A DW conversou com funcionários da empresa de transporte público local, a Bogestra, que pareciam orgulhosos do suposto progresso que haviam feito desde domingo. Posteriormente, a reportagem da DW também conversou com torcedores que se mostraram atônitos ao serem informados que as autoridades de trânsito consideravam os preparativos de quinta-feira uma melhoria do quadro.

"Melhorias em relação a quê?", perguntou Finn, um jovem torcedor escocês que só conseguiu chegar à estação central de Gelsenkirchen duas horas depois do apito final. "Aquela passarela era tão estreita que estávamos amontoados lá dentro como sardinhas", disse ele.

Estacionamento vazio

Duas horas antes, grupos de torcedores puderam ser vistos subindo as margens íngremes e lamacentas até a passarela em questão, depois de terem errado o caminho ao sair do estádio. Em seguida, eles foram forçados a escalar as grades para acessar a passarela, que tem vista para um vasto edifício-garagem. O estacionamento estava quase totalmente vazio no domingo e na quinta-feira.

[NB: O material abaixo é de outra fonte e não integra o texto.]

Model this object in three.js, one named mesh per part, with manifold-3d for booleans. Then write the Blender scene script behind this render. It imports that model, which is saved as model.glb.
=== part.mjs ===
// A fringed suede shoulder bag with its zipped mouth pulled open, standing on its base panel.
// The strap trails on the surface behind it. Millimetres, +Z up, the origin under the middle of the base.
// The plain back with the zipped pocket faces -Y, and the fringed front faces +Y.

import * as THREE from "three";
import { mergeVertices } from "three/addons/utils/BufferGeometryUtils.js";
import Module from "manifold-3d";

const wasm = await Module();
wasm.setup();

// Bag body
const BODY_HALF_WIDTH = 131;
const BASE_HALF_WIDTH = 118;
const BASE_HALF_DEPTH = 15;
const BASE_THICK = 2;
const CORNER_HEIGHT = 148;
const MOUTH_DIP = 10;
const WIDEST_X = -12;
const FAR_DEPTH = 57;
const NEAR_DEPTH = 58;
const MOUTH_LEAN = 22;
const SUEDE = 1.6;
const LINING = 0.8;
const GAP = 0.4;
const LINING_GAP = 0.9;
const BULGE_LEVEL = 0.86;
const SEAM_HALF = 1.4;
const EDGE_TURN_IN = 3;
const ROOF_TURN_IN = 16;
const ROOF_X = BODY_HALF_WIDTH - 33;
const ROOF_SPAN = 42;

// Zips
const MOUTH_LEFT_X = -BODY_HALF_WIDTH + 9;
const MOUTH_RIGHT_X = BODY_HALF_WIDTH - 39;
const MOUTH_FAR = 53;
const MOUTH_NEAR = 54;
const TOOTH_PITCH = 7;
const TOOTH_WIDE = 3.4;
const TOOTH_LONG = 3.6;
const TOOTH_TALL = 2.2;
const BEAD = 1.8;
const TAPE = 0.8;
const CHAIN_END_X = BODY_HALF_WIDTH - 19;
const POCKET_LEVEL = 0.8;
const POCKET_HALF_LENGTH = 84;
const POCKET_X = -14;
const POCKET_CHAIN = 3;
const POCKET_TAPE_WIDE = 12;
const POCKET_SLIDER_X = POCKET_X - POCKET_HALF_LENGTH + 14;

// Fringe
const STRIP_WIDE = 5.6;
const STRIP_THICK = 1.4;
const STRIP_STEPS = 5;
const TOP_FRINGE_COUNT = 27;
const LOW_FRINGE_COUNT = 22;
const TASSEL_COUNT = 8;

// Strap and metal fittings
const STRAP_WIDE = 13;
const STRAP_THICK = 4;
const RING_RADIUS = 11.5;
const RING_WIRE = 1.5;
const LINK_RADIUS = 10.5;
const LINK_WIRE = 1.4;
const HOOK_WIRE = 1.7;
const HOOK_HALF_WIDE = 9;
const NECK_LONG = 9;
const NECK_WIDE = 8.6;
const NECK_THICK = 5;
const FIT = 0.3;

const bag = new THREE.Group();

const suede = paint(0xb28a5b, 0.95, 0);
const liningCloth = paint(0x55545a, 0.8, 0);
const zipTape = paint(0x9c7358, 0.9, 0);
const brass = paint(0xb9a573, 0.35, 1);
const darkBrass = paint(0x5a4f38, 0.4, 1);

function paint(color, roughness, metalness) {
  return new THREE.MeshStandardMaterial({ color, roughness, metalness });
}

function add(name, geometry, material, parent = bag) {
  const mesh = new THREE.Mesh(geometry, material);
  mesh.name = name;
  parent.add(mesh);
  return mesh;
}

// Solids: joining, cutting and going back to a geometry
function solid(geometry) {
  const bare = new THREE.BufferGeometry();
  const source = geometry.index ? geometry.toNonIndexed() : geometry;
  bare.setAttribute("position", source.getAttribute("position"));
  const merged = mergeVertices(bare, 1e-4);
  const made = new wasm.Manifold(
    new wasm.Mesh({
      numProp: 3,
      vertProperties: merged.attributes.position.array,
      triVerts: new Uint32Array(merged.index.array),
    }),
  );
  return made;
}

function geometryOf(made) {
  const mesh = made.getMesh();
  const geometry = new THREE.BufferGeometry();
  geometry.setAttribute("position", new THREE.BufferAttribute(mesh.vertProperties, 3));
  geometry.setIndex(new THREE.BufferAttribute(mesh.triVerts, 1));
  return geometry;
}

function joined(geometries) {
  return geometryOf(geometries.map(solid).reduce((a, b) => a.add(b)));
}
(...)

"Quando o Schalke joga, muitas pessoas vêm com seus carros", disse um policial à DW no domingo. Mas, embora o carro possa ser um meio de transporte viável para os torcedores que chegam de cidades próximas, como Wattenscheid ou Herne, dificilmente faz sentido para aqueles que moram em Milão ou Madri e vieram para a Alemanha de avião.

"Todos os trens parecem estar atrasados"

Um porta-voz da prefeitura de Gelsenkirchen disse à DW que, no jogo entre a Sérvia e a Inglaterra, no último domingo, foram disponibilizados o dobro do número de bondes do que aqueles normalmente em serviço para um jogo do Schalke. Mas provavelmente os torcedores ingleses e sérvios que foram engolidos pelo caos não encontrarão muito conforto nessa afirmação.

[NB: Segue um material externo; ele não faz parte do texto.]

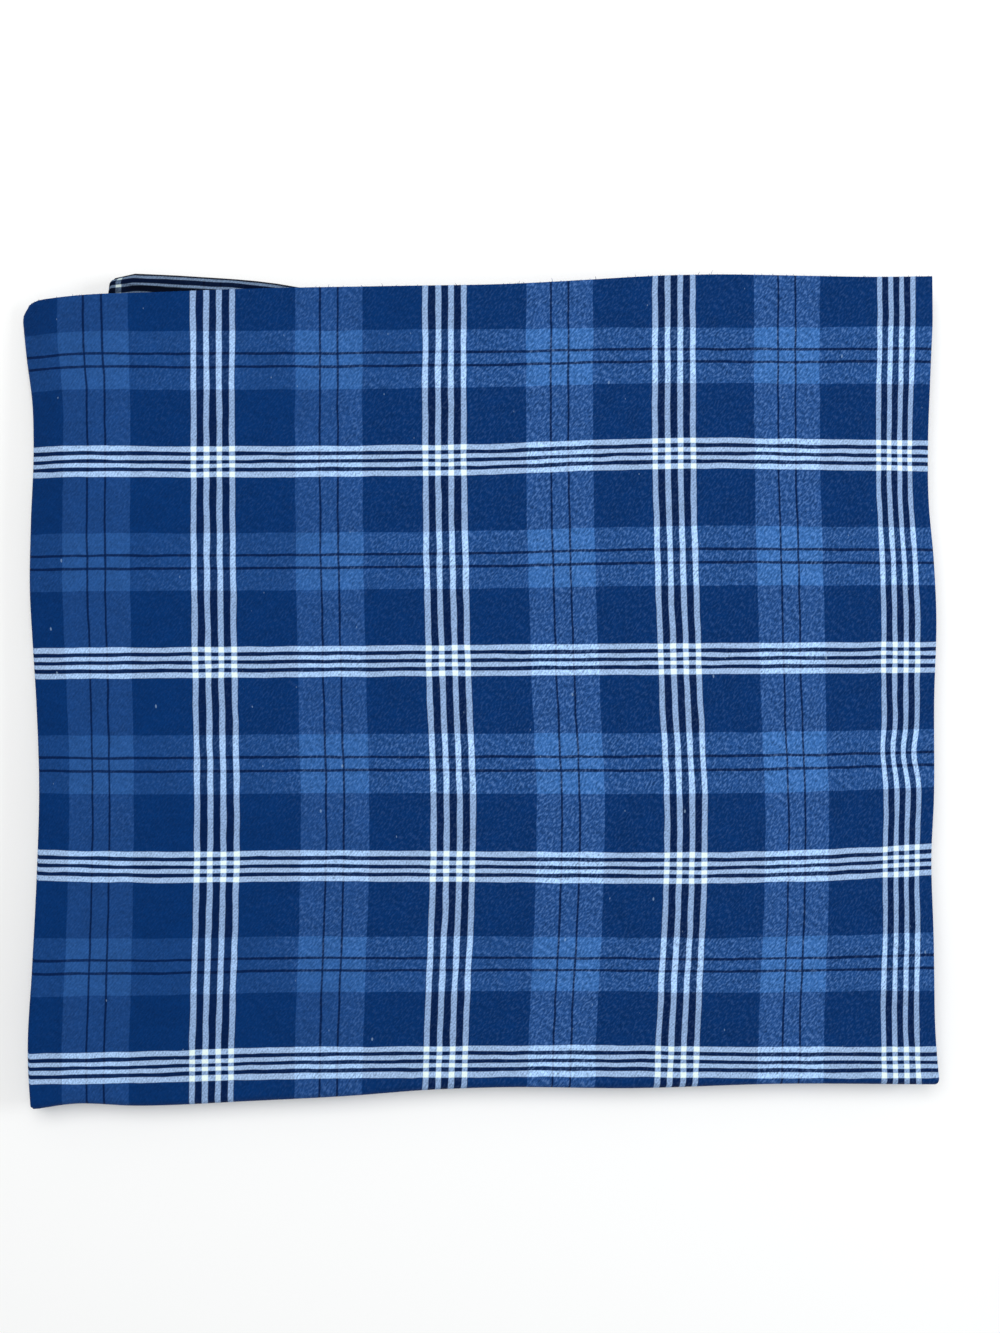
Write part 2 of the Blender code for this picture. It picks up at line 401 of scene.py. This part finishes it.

Dada a capacidade geral limitada da rede de bondes e a dependência óbvia do transporte público pelos torcedores visitantes da Eurocopa , o horário de início das partidas nesse estádio – 21h – tem se mostrado problemático. Em duas ocasiões, a saída simultânea de 50 mil torcedores evidenciou a deficiência da infraestrutura nesse tipo de situação, causando muita angústia e desconforto entre os torcedores cansados.

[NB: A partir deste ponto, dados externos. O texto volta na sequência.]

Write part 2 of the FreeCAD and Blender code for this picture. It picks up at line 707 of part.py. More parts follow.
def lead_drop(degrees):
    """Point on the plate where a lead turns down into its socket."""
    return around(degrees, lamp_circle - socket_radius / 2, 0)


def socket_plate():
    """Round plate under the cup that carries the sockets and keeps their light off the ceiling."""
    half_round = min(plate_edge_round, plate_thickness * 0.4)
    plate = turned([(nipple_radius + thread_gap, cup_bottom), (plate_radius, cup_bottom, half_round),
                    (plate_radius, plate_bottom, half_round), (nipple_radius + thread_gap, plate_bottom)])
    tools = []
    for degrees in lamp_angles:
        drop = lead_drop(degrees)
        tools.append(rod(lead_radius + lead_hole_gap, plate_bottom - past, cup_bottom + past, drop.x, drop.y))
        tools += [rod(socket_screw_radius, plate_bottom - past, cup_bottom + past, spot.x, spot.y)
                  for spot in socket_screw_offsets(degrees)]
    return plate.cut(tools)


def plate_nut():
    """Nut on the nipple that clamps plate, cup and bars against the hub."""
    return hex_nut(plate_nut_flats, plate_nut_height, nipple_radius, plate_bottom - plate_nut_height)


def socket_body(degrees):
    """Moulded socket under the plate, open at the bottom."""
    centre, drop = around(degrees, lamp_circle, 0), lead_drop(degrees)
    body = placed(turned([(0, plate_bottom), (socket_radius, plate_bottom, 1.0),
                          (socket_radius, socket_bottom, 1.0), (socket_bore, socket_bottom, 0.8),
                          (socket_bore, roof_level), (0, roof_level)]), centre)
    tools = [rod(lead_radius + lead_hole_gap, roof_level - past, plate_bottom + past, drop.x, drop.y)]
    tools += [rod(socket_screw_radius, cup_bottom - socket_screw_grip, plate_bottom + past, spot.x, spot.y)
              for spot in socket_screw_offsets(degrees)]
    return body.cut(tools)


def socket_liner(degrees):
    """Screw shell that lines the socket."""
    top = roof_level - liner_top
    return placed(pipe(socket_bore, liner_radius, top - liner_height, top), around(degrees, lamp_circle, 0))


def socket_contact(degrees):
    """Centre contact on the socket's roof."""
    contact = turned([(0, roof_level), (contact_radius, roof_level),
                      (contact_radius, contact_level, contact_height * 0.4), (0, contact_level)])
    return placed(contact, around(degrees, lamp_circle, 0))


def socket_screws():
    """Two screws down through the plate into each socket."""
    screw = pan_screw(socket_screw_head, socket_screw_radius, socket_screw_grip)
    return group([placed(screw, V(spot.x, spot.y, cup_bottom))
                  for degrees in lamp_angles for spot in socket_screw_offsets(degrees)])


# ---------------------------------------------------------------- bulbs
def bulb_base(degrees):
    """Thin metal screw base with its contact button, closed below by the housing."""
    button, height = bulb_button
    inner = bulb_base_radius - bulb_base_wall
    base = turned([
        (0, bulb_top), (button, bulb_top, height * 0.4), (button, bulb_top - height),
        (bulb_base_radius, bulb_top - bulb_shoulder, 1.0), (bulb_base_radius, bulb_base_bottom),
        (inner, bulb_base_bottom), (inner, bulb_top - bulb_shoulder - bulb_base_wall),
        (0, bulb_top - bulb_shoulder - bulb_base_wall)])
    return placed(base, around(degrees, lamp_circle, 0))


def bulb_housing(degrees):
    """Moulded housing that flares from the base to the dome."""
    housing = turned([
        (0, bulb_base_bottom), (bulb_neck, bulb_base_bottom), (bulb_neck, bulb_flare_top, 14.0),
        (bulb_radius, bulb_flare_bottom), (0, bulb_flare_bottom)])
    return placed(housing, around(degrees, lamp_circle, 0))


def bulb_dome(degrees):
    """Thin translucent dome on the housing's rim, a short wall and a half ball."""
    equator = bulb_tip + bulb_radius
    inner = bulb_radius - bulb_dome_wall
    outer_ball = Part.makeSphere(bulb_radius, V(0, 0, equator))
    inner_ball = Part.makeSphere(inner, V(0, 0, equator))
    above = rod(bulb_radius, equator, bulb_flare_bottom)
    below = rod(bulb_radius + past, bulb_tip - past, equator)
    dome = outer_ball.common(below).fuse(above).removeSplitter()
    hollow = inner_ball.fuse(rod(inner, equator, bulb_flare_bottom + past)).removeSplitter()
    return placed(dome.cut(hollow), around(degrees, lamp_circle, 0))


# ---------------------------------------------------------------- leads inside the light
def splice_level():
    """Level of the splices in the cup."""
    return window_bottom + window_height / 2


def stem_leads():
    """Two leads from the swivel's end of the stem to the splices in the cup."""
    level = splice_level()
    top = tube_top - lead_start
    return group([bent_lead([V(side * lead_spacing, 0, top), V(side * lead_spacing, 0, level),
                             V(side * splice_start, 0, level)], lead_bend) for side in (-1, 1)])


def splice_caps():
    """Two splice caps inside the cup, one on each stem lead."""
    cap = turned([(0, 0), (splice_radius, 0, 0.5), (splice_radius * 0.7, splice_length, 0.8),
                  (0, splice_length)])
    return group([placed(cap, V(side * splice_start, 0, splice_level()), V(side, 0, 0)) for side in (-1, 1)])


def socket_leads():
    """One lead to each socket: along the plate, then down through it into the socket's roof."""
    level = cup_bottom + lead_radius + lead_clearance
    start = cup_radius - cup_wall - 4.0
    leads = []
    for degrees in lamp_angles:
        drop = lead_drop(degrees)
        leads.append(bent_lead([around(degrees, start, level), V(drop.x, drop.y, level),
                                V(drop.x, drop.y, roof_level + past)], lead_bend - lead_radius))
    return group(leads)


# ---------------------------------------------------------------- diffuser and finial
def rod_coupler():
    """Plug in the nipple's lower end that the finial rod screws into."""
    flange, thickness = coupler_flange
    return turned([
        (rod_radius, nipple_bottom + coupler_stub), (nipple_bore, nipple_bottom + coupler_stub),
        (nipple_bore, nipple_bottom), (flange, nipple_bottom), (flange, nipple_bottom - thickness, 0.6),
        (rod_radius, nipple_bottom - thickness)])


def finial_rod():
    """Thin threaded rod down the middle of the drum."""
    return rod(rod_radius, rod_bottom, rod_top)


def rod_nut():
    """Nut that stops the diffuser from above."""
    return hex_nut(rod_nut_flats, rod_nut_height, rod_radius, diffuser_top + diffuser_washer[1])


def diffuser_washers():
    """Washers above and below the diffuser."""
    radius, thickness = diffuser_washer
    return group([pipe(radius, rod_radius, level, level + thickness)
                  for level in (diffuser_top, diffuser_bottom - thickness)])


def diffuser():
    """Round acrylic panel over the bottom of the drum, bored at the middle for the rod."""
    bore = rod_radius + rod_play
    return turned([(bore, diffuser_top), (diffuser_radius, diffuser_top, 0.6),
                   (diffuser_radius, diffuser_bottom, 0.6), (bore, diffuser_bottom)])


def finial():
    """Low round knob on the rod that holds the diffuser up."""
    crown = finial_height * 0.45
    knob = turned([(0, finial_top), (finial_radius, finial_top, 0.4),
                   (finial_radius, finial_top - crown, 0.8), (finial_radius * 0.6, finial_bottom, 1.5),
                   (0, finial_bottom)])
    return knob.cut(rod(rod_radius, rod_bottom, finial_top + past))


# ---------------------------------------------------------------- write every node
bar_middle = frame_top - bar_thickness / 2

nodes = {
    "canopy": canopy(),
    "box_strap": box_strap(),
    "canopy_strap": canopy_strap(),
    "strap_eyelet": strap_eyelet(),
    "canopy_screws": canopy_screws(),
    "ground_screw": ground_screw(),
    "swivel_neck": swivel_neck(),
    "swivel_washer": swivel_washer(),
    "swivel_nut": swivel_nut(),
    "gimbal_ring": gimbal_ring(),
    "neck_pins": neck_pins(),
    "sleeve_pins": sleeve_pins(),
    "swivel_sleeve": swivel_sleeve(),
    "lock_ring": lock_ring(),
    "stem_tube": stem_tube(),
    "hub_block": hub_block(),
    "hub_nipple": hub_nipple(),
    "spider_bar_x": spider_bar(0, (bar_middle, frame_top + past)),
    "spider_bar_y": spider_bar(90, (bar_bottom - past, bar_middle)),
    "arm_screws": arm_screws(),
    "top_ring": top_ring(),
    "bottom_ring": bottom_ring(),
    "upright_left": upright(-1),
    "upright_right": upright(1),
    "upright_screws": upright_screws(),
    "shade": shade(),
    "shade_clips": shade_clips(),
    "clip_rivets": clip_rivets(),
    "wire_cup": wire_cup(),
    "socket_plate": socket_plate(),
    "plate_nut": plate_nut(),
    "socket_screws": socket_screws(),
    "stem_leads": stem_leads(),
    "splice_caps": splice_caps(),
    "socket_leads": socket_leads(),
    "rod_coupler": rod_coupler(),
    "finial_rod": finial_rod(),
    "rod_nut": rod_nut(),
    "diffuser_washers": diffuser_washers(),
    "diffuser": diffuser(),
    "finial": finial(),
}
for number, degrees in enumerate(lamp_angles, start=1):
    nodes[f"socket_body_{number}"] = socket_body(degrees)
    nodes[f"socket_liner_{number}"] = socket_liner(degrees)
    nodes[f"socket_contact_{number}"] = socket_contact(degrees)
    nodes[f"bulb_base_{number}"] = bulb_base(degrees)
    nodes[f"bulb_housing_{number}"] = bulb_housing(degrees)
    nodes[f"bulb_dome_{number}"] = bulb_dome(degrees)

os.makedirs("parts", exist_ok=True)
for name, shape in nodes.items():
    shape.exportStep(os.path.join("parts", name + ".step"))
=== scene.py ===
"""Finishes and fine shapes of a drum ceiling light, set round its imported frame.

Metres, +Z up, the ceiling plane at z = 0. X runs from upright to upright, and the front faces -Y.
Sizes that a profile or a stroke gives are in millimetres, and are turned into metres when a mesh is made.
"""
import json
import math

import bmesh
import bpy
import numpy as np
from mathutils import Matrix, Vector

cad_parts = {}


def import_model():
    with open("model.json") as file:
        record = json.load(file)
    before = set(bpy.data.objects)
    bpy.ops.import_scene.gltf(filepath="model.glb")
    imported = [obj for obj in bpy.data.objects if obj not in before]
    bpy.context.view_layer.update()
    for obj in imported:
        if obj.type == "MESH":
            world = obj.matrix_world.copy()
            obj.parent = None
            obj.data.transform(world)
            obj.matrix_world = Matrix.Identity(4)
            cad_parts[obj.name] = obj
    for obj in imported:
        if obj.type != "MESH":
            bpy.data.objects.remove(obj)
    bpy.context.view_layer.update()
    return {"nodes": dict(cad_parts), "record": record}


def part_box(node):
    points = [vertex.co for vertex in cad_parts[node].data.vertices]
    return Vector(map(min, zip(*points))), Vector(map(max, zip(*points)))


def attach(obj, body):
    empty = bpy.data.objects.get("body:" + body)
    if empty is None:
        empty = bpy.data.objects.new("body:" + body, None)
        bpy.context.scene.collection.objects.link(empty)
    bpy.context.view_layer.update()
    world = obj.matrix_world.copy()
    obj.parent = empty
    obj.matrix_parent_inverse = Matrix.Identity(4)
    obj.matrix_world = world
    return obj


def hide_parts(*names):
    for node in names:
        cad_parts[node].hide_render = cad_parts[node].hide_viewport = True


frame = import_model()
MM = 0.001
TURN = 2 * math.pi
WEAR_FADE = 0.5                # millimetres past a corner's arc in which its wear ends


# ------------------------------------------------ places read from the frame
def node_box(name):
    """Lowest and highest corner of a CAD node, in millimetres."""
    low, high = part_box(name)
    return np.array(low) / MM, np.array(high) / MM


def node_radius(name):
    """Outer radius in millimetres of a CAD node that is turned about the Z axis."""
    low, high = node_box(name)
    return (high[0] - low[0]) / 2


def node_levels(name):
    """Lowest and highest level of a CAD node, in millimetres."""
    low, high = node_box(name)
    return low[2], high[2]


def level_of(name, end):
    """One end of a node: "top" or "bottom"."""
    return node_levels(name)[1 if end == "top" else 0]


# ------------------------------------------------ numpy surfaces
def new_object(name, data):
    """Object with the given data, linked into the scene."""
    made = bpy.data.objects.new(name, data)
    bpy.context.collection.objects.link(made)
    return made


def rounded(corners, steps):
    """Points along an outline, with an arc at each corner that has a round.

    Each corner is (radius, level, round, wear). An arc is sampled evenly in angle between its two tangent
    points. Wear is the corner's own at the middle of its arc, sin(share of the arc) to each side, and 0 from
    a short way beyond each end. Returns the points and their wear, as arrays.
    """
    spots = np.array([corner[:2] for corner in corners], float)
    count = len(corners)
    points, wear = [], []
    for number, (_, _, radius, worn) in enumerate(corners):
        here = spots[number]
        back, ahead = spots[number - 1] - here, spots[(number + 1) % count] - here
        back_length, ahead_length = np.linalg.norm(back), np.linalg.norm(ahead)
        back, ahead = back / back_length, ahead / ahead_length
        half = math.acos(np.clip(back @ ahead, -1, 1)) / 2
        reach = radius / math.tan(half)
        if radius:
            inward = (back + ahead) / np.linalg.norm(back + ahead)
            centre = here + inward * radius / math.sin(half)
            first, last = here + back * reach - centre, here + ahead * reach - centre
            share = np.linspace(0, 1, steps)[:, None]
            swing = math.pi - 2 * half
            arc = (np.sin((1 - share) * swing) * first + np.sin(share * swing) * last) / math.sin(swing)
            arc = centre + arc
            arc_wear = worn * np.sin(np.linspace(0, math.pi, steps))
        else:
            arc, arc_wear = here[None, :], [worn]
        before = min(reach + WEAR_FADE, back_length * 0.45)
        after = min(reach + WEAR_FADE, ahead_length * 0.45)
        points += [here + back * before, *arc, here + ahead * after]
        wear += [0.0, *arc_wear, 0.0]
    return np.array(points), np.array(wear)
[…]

Também se pode questionar a escolha de Gelsenkirchen como cidade-sede. Cidades como Nurembergue, Bremen ou Hanôver têm estádios grandes e modernos, mas não foram selecionadas.

Mas os torcedores também enfrentaram problemas em outros locais. A DW conversou com torcedores escoceses que descreveram condições caóticas de viagem em Munique, Colônia e outras cidades desde que chegaram à Alemanha, como atrasos inesperados e inexplicáveis nos trens, que têm sido a principal fonte de frustração.

"A atmosfera tem sido fantástica, mas o sistema de transporte tem sido um pesadelo", disse Davey, que regularmente assiste aos jogos da Escócia fora de casa na Europa. "Todos os trens parecem estar atrasados."

Painel mostrando atrasos na rede ferroviária alemãFoto: Paul Zinken/dpa/picture alliance

O mito da eficiência alemã em questão

O mito da "eficiência da Alemanha" saiu chamuscado na última semana. Torcedores que visitam o país têm se mostrado decepcionados com frequência, enquanto a imprensa estrangeira, incluindo o jornal The New York Times, chamou a atenção para as deficiências na infraestrutura e destacou que velhos estereótipos de eficiência estão ultrapassados. Se não fosse pelo futebol e pela atmosfera contagiante que a Eurocopa 2024 tem apresentado até agora, as falhas no transporte e a má organização poderiam ter prejudicado ainda mais a imagem do torneio.

Gelsenkirchen, no entanto, ainda não foi palco de um clássico. Poucas cenas da sofrida vitória da Inglaterra sobre a Sérvia deverão ser lembradas nos destaques do torneio. Mesmo a partida entre a Espanha e a Itália não esteve à altura das expectativas. Portugal e Geórgia, que jogam na próxima quarta-feira, terão que se esforçar se quiserem que a Arena AufSchalke seja palco de algum momento de destaque ainda na fase de grupos. Depois disso, resta apenas um jogo das oitavas de final. Isso pode ser um alívio tanto para os torcedores quanto para os organizadores.

O futebol, assim como a organização, ainda não conseguiu brilhar nessa cidade no coração do Vale do Ruhr. Os problemas são abundantes em muitas cidades do país, mas o epicentro do caos organizacional foi mesmo aqui. O mito da eficiência alemã está sendo enterrado – e Gelsenkirchen parece ser o cemitério.